Dad's garden always began with a lettuce bed which got covered with netting and then several rows of green onions and a couple hilled up rows of radishes and red beets. Then came the setting out of cabbage plants and then later on green beans were put in after about 5 rows of potatoes had been planted and were up about 6 inches high. We never planted corn as Dad brought corn home by the burlap sackfuls from the farmers down around Rose Hill and Ewing who owed him favors for driving them to elections and such. He hunted rabbits on their land. We were never allowed to skin them and he wore rubber gloves to skin them and was very careful with the discards...these went down the toilet hole!! I have never tasted cabbage as good as the green cabbage Mama steam-fried!!


*Submitted by K. Carson Kirk
We had a cow and therefore milk and butter was there for the family when the cow was fresh as we called it.
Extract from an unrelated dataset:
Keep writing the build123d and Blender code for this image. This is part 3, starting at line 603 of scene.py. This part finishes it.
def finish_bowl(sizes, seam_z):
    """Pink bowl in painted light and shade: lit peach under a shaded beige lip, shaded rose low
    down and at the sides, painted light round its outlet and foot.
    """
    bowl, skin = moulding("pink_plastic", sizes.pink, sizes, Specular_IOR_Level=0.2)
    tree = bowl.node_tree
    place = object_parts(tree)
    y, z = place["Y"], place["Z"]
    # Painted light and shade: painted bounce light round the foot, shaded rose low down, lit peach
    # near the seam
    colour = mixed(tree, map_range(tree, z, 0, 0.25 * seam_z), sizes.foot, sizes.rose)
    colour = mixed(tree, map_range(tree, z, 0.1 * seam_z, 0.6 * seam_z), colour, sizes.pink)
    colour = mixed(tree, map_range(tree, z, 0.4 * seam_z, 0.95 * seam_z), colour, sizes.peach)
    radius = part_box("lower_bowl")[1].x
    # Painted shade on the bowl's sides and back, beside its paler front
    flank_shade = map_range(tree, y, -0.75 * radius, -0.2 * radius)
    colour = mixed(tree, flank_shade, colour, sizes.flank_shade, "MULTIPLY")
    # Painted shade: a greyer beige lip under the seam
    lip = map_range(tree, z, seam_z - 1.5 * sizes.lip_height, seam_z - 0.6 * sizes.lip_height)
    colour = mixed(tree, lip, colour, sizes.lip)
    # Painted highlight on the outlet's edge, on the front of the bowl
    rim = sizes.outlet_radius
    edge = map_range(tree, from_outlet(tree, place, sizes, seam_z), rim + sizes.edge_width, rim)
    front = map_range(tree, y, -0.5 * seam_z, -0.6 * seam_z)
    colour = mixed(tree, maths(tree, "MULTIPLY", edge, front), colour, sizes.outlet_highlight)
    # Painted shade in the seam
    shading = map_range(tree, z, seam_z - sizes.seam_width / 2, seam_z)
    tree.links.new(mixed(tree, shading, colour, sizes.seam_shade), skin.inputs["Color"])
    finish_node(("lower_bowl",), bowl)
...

But there was a period out of the year when she was dry, 'another term that we used when she was not giving milk' no matter how hard you pulled or squeezed her tits nary a drop would hit the milk bucket. But in those days you always had a neighbor that had a cow or in some cases cow's. And you could always get milk and butter some where.
Did you ever eat cornbread and milk? Or better yet, cornbread and butter milk. How about hot cornbread right from the oven, and put a big hunk of butter on a piece of it? 'nothing better' Or cornbread with green onions from the garden?
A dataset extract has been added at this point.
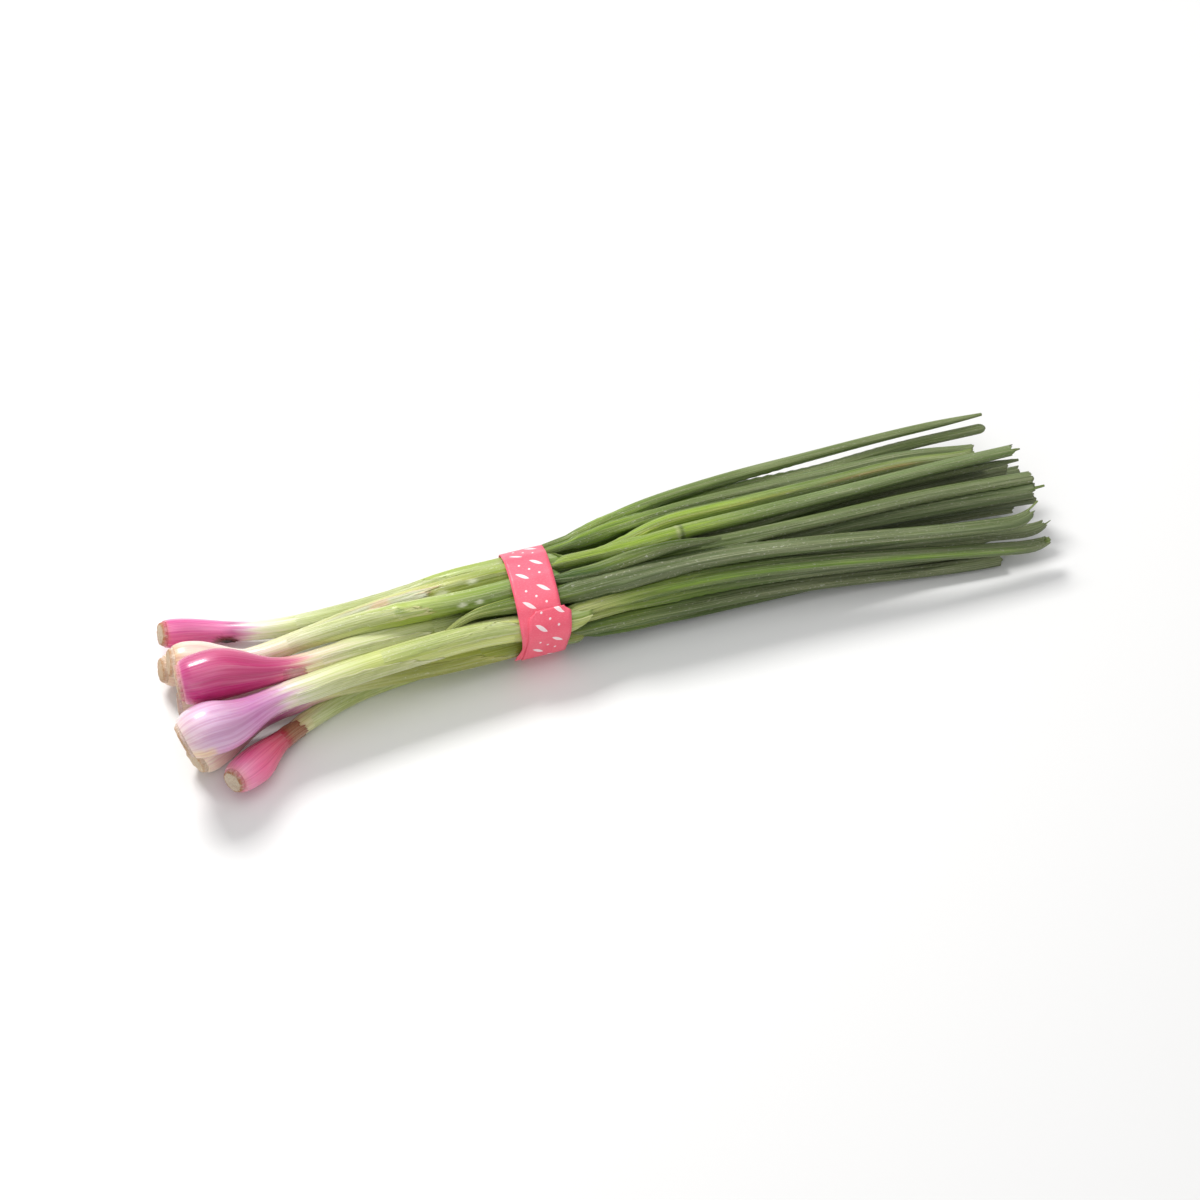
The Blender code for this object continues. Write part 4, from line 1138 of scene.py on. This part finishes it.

I guess by now you must know that we had cornbread every day. pinto beans, chow chow, Cucumbers. canned tomatoes, all of that went good with pinto beans, and there was always cornbread left over to crumble up in a glass of milk, or in our case a baking powder can.
Then there was biscuits without fail every morning cut out with a Clabber Girl baking powder can. Gravy, ham gravy, bacon gravy, fat back gravy, as long as the meat lasted from when we had butchered hog's, or some years just one hog. After the meat was used up and the cow went dry, we had water gravy. Our sweets were apple butter, canned apples, black berries, black berry jelly, etc.
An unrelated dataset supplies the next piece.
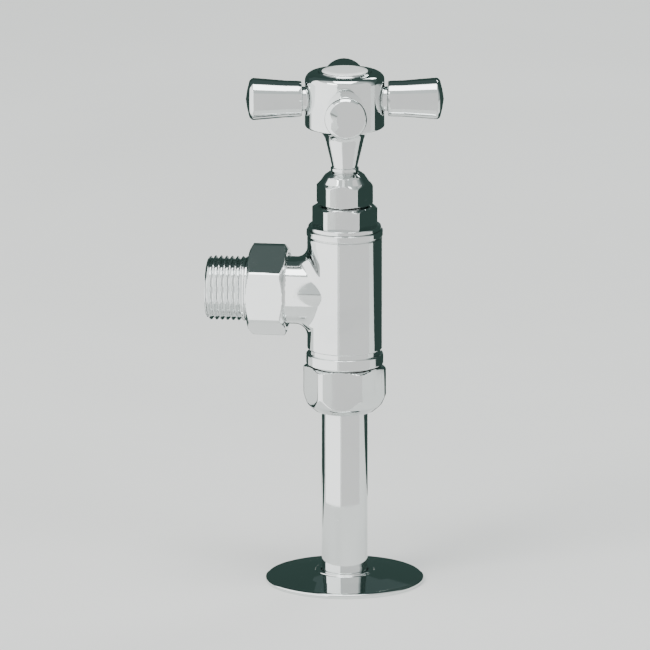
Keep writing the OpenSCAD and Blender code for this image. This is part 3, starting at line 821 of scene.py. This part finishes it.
def reflected_only(card):
    for ray in ("visible_camera", "visible_diffuse", "visible_shadow", "visible_transmission"):
        setattr(card, ray, False)


def studio_world():
    """A soft tent of light: bright in front, brightest on the left, falling off to a dim cool back."""
    world = bpy.data.worlds.new("studio")
    bpy.context.scene.world = world
    world.use_nodes = True
    nodes, links = world.node_tree.nodes, world.node_tree.links
    where = nodes.new("ShaderNodeTexCoord")
    split = nodes.new("ShaderNodeSeparateXYZ")
    links.new(where.outputs["Generated"], split.inputs[0])

    def fading(axis, start, end, shade, into):
        ramp = nodes.new("ShaderNodeMapRange")
        ramp.interpolation_type = "SMOOTHSTEP"
        ramp.inputs["From Min"].default_value = start
        ramp.inputs["From Max"].default_value = end
        links.new(split.outputs[axis], ramp.inputs["Value"])
        mix = nodes.new("ShaderNodeMix")
        mix.data_type = "RGBA"
        links.new(ramp.outputs["Result"], mix.inputs[0])
        for socket, colour in ((mix.inputs[6], shade), (mix.inputs[7], into)):
            if isinstance(colour, bpy.types.NodeSocket):
                links.new(colour, socket)
            else:
                socket.default_value = colour
        return mix.outputs[2]

    front = fading("X", -0.65, 0.8, (0.90, 0.94, 0.93, 1), (0.60, 0.655, 0.645, 1))
    links.new(fading("Y", -0.1, 0.34, front, (0.055, 0.085, 0.08, 1)), nodes["Background"].inputs["Color"])
    nodes["Background"].inputs["Strength"].default_value = 1.25


place_camera()
studio_world()
flat("floor", [(x * FLOOR_HALF, y * FLOOR_HALF, 0) for x, y in ((-1, -1), (1, -1), (1, 1), (-1, 1))],
     floor_stone())
soft_light("key_light", (-1.1, -1.3, 1.5), (1.0, 1.0), 30, (1.0, 0.99, 0.97))
soft_light("fill_light", (1.4, -1.0, 0.9), (0.9, 0.9), 10, (0.95, 0.98, 1.0))
soft_light("back_light", (0.5, 1.3, 1.2), (0.7, 0.5), 8, (0.95, 1.0, 0.99))
soft_light("top_light", (0.0, -0.25, 2.0), (1.2, 1.2), 26, (1.0, 1.0, 1.0))
dark_screens()
light_cards()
As to your question about knives, forks and spoons. As I recall we ate mostly with spoons. And anything breakable didn't last long among our large family.
Well I could go on and on, but I think you must have a pretty good idea of what we ate at my house when we were growing up. Oh yes I forgot to mention potatoes. We had them fried in lots of lard, baked, cooked, mashed, and believe it or not I can remember grabbing a potato, peeling it and eating it raw. With a little salt, it's not bad at all. And how about pouring hot bacon grease over fresh picked leaf lettuce from the garden. You notice everything had lots of grease added.
There is one other thing that I want to mention. Once in a while one or more of the children would go to the store about a half mile down the road to get a few things. If we got a loaf of bread, half of it was ate up before we got home with it. Heck for a long time there, I thought it was Cake.
Don't know if I will be able to end this, I'm beginning to wonder. Want to mention Possum, or Opossum as Cityfied folks call them. We ate them. Yeah, we ate them! They were greasy, but good. I may be the only one in my family to admit it. Of course some of the younger ones can't remember the possum feasts. In my days growing up in Lee County, I bet that two thirds of the people ate possum at one time. And on the other hand I bet that two thirds of that two thirds will not admit it. Shucks! I wouldn't mind having a possum dinner right now. I see one around the house here every day or so. I might just catch him and fatten him up for a few days. Anybody out there want to come and join me for a possum dinner?


*Submitted by Marie Miller
Thanks Carson for the story, it brought back so many memories of my childhood! No, I won't join you in a possum dinner because I came home from school one day, looked in the oven and there, I thought, was a new baby in a big pan with sweet potatoes all around it! I eat rabbit, my favorite, Daddy would come home with a bushel basket and all of us kids would grab a knife and go in the back yard and start skinning and gutting them! I can still remember that terrible smell. They were so good when Mama fried them! I also eat squirrel, didn't like it much. My daughter-in-law's dad who moved from KY to Morristown, TN, had a squirrel dinner every year, had a special recipe with gravy, he also brought the squirrel here one year and fixed his big squirrel dinner here on the beach! It was pretty good. We also killed hogs every year, since there was so many of us kids, Daddy always killed five or six. I always looked forward to the tenderloin supper, do you remember that? Then the lard making, sausage canning, the little things that they put in corn bread, I didn't like them. My sister Myrna, didn't like biscuits and had a hard time eating because she loved toast. She always said that as soon as she left home that would be the first thing that she would eat every day! Since I was the oldest, I always had to help with all that kitchen work, canning, peeling, drying beans, you remember all that.


Note from Norma:
Carson, I'm a few years younger than you so by the time I came along, I could eat my cornbread and milk out of a jelly jar.